Preconceito contra transtornos mentais ainda existe. E mata!
Com o tema “O estigma associado às doenças mentais na sociedade brasileira”, a redação do Enem 2020 trouxe à tona a discussão sobre a psicofobia, que é o preconceito contra pessoas que apresentam doenças ou transtornos psicológicos. Na ocasião, cerca de dois milhões e meio de pessoas voltaram suas atenções para pensar e discutir sobre esse estigma que aflige milhares de brasileiros.
Um dos textos motivadores da redação tratava de internet e mídias sociais, que “mostram uma face cruel, desempenhando um papel de validação de vida perfeita e criando um ambiente em que tudo deve ser mostrado em seu melhor ângulo”.
Ninguém quer mostrar suas vulnerabilidades, por medo de ser visto como fraco. Isso adoece milhares de pessoas e coloca culpa e vergonha em outras tantas.
É necessário discutir sobre os transtornos mentais e lutar contra o estigma. Se levamos com naturalidade as doenças do corpo, por que não fazemos o mesmo com as mentais?
Por que é tão simples procurar um oftalmologista quando se tem um problema na vista, ou um nutricionista quando se busca uma alimentação saudável, mas é tão difícil aceitar e reconhecer que as doenças mentais existem, podem e devem ser tratadas?
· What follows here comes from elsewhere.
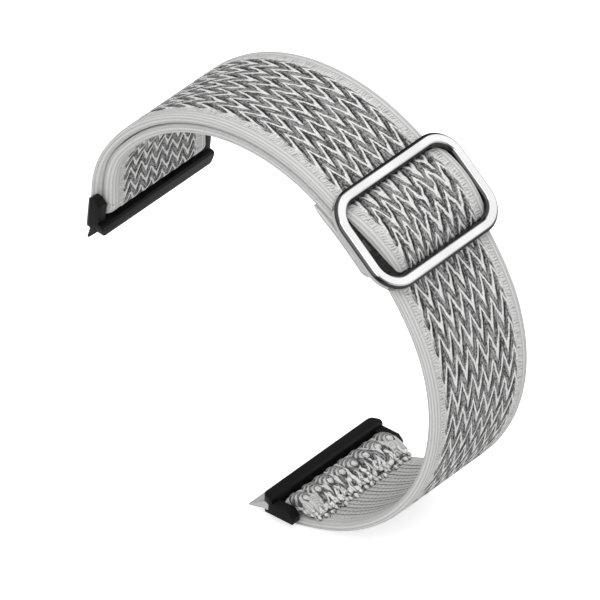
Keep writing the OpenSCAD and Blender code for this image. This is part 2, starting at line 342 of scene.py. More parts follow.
def weave_height(webbing, u, s):
    """Relief of the braided face: raised cords with a hollow beside them."""
    column = (u - COLUMN_AT) / webbing.column
    tri = 1 - 2 * np.abs(column - np.round(column))
    phase = relaxed(webbing, s) / webbing.row - RISE * (tri - 1)
    share = phase - np.floor(phase)
    near = np.minimum(share, 1 - share) * cord_pitch(webbing)
    cord = np.clip(1 - (near / (webbing.cord * 0.85)) ** 2, 0, 1)
    body = np.sin(math.pi * share) ** 2
    return 0.16 * cord + 0.05 * body - 0.1


def profile(webbing, thickness):
    """Closed section: place across, depth (0 face, 1 back) and material (0 braid, 1 back, 2 selvage)."""
    half = webbing.width / 2
    soft = thickness * EDGE_ROUND
    turn = np.linspace(90, -90, EDGE_POINTS + 2)[1:-1]
    section = []
    for way, count, depth, plain in ((1, FACE_COLUMNS, 0, webbing.selvage),
                                     (-1, FACE_COLUMNS // 3, 1, webbing.selvage * 0.6)):
        for y in np.linspace(way * (soft - half), way * (half - soft), count):
            section.append((y, depth, depth if abs(y) < half - plain else 2))
        for a in np.radians(way * turn):
            section.append((way * (half - soft + soft * math.cos(a) ** 0.55), 0.5 - 0.5 * math.sin(a), 2))
    section.append(section[0])
    return np.array(section).T


def webbing_piece(name, run, webbing, shape=None, relief=1.0, across_of=None, thickness=None,
                  materials=None):
    """Webbing along a run: a flat grid rolled into a closed section and laid along the points."""
    thickness = thickness or webbing.thickness
    points, normals, lengths = [np.array(part) for part in (run.points, run.normals, run.lengths)]
    across, depth, zone = profile(webbing, thickness)
    nx, ny = len(across) - 1, len(points) - 1
    clear_selection()
    bpy.ops.mesh.primitive_grid_add(x_subdivisions=nx, y_subdivisions=ny, size=2, calc_uvs=True)
    obj = bpy.context.active_object
    obj.name = obj.data.name = name
    mesh = obj.data
    flat = np.array([v.co for v in mesh.vertices])
    ix = np.rint((flat[:, 0] + 1) / 2 * nx).astype(int)
    iy = np.rint((flat[:, 1] + 1) / 2 * ny).astype(int)
    u, s, deep = across[ix], lengths[iy], depth[ix]
    fade = np.clip((webbing.width / 2 - webbing.selvage * 0.7 - np.abs(u)) / 0.5, 0, 1)
    lift = relief * (deep == 0) * fade * weave_height(webbing, u, s)
    lift += (deep == 1) * fade * 0.05 * np.cos(2 * math.pi * u / RIB)
    if shape is not None:
        lift += shape(u, s, deep)
    place = points[iy] + normals[iy] * (lift - deep * thickness)[:, None]
    across_at = u if across_of is None else across_of(u, s)
    coords = np.stack([place[:, 0], across_at, place[:, 1]], axis=1) * MM
    mesh.vertices.foreach_set("co", coords.ravel())
    corner_vertex = np.array([loop.vertex_index for loop in mesh.loops])
    uv = mesh.uv_layers.active
    uv.name = "weave"
    round_edge = np.sign(u) * thickness * EDGE_ROUND * math.pi * deep * (deep < 1)
    flat_uv = np.stack([u + round_edge, relaxed(webbing, s)], axis=1)[corner_vertex] * UV_PER_MM
    uv.data.foreach_set("uv", flat_uv.ravel())
    starts = np.array([face.loop_start for face in mesh.polygons])
    column_of = np.minimum.reduce([ix[corner_vertex[starts + k]] for k in range(4)])
    slots = np.maximum(zone[column_of], zone[column_of + 1])
    mesh.polygons.foreach_set("material_index", slots.astype(int))
    mesh.update()
    choose(obj)
    bpy.ops.object.mode_set(mode="EDIT")
    bpy.ops.mesh.select_all(action="SELECT")
    bpy.ops.mesh.remove_doubles(threshold=1e-7)
    bpy.ops.mesh.select_all(action="DESELECT")
    bpy.ops.mesh.select_non_manifold()
    bpy.ops.mesh.fill_holes(sides=0)
    bpy.ops.mesh.select_all(action="SELECT")
    bpy.ops.mesh.normals_make_consistent(inside=False)
    bpy.ops.object.mode_set(mode="OBJECT")
    bpy.ops.object.shade_smooth()
    give(obj, *(materials or webbing_finishes(webbing)))
    return obj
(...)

Pessoas com ansiedade ou depressão não escolhem seus diagnósticos. Ter um transtorno mental não é sinal de fraqueza. Doenças mentais têm origens concretas como as doenças do corpo e devem receber a devida atenção. A negligência e a falta de tratamento adequado podem levar ao agravamento do quadro, tal como acontece com as enfermidades físicas.
A nossa mente também precisa estar equilibrada e com os nutrientes certos para funcionar bem. Pense no nosso cérebro como um sistema elétrico: os neurônios são os “fios” e os neurotransmissores são os “condutores”.
Sem os condutores, o impulso não passa e as áreas do cérebro “desligam”. É aí que se desenvolvem doenças e transtornos mentais. É uma questão de química e física. Sem essa química, o cérebro não funciona corretamente. Com o tratamento certo, como terapia e medicação específica, é possível fazer com que a energia volte a circular nas “áreas desligadas” e elas possam voltar a funcionar. Medicações seguras, que não causam dependência e não têm o intuito de dopar o paciente.
Ao longo da história, pessoas com transtornos mentais sempre foram tratadas à margem da sociedade. Por muito tempo, os meios de comunicação de massa, como o cinema, por exemplo, perpetuaram a imagem do “louco”, pessoa agressiva e instável. No Brasil, até meados da década de 1970, quem apresentava sofrimento mental era excluído da sociedade, deixado até o fim da vida em locais que se diziam hospitais psiquiátricos, mas na verdade eram depósito de gente. Gente que ninguém queria por perto.
Aos poucos, a sociedade vem abrindo espaço para problematizar a psicofobia, que virou crime, com pena de prisão de dois a quatro anos. Mas, infelizmente, o preconceito ainda existe. A discussão precisa ser alimentada sempre, porque o estigma contra os transtornos mentais mata.